* **Goal of the exercise**: Your task is to return, exactly, the run of lines starting at the line holding "loft_front_panel = add_front_boards()" and ending at the line holding "obj.parent = empty", both ends included and no other lines.

_____

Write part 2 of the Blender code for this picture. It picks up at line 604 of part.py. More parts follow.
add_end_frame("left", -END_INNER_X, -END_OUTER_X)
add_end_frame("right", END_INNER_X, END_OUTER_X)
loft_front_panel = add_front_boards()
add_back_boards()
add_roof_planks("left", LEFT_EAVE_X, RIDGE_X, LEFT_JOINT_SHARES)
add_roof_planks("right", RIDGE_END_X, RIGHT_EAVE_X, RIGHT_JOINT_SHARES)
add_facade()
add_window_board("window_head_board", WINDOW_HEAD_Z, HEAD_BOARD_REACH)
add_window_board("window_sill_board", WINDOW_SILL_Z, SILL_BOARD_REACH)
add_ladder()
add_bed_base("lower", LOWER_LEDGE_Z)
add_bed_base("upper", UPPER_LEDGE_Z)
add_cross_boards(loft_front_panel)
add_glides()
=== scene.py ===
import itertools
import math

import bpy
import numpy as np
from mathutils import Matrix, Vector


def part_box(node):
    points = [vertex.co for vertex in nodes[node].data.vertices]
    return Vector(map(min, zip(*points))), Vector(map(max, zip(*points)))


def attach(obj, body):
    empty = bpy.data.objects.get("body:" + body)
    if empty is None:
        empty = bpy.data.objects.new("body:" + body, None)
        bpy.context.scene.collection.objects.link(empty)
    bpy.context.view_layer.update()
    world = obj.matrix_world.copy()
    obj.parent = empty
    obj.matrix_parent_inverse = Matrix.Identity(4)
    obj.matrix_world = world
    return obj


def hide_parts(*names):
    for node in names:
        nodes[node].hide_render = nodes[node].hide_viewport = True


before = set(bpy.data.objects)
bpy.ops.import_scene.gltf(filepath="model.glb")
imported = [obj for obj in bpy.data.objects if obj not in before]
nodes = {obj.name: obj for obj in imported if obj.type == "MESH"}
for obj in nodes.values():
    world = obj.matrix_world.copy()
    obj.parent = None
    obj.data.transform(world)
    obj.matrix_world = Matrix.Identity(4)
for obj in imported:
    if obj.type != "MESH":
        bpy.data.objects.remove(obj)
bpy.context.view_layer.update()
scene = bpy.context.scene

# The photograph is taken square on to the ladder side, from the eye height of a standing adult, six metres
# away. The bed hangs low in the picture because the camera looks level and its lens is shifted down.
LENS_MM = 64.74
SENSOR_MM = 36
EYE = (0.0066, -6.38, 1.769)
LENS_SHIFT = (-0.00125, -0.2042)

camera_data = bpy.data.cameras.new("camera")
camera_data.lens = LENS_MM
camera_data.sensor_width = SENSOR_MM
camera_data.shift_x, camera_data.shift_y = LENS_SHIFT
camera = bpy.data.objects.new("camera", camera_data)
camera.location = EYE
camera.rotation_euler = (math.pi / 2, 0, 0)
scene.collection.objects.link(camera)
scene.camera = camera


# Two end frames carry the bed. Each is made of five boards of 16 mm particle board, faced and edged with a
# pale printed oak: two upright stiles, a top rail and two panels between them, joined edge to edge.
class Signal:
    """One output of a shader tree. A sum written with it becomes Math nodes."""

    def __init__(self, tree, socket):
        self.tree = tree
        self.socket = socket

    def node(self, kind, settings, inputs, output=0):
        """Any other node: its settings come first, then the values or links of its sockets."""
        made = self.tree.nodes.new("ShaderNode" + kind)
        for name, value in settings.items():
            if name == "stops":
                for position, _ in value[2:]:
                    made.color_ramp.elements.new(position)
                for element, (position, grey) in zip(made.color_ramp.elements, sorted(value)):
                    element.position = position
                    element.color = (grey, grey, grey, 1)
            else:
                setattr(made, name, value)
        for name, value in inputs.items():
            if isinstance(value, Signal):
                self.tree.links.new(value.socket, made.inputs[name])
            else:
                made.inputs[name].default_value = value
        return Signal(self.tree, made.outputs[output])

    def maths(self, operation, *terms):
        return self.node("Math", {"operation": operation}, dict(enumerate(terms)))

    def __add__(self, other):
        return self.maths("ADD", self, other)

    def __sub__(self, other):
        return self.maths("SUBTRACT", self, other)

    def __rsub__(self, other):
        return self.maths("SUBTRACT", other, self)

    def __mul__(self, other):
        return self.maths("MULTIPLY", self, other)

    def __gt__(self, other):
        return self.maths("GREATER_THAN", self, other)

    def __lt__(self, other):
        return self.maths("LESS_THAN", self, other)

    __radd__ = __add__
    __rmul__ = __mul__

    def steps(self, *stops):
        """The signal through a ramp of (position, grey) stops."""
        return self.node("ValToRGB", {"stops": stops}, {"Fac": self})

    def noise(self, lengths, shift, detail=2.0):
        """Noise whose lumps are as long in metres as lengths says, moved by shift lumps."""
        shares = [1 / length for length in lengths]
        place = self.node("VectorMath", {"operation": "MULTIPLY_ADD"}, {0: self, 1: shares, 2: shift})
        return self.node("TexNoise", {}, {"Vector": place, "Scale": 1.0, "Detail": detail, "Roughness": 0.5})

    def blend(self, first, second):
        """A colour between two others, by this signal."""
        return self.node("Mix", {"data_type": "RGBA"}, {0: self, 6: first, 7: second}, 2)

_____

* **Finished task**:
loft_front_panel = add_front_boards()
add_back_boards()
add_roof_planks("left", LEFT_EAVE_X, RIDGE_X, LEFT_JOINT_SHARES)
add_roof_planks("right", RIDGE_END_X, RIGHT_EAVE_X, RIGHT_JOINT_SHARES)
add_facade()
add_window_board("window_head_board", WINDOW_HEAD_Z, HEAD_BOARD_REACH)
add_window_board("window_sill_board", WINDOW_SILL_Z, SILL_BOARD_REACH)
add_ladder()
add_bed_base("lower", LOWER_LEDGE_Z)
add_bed_base("upper", UPPER_LEDGE_Z)
add_cross_boards(loft_front_panel)
add_glides()
=== scene.py ===
import itertools
import math

import bpy
import numpy as np
from mathutils import Matrix, Vector


def part_box(node):
    points = [vertex.co for vertex in nodes[node].data.vertices]
    return Vector(map(min, zip(*points))), Vector(map(max, zip(*points)))


def attach(obj, body):
    empty = bpy.data.objects.get("body:" + body)
    if empty is None:
        empty = bpy.data.objects.new("body:" + body, None)
        bpy.context.scene.collection.objects.link(empty)
    bpy.context.view_layer.update()
    world = obj.matrix_world.copy()
    obj.parent = empty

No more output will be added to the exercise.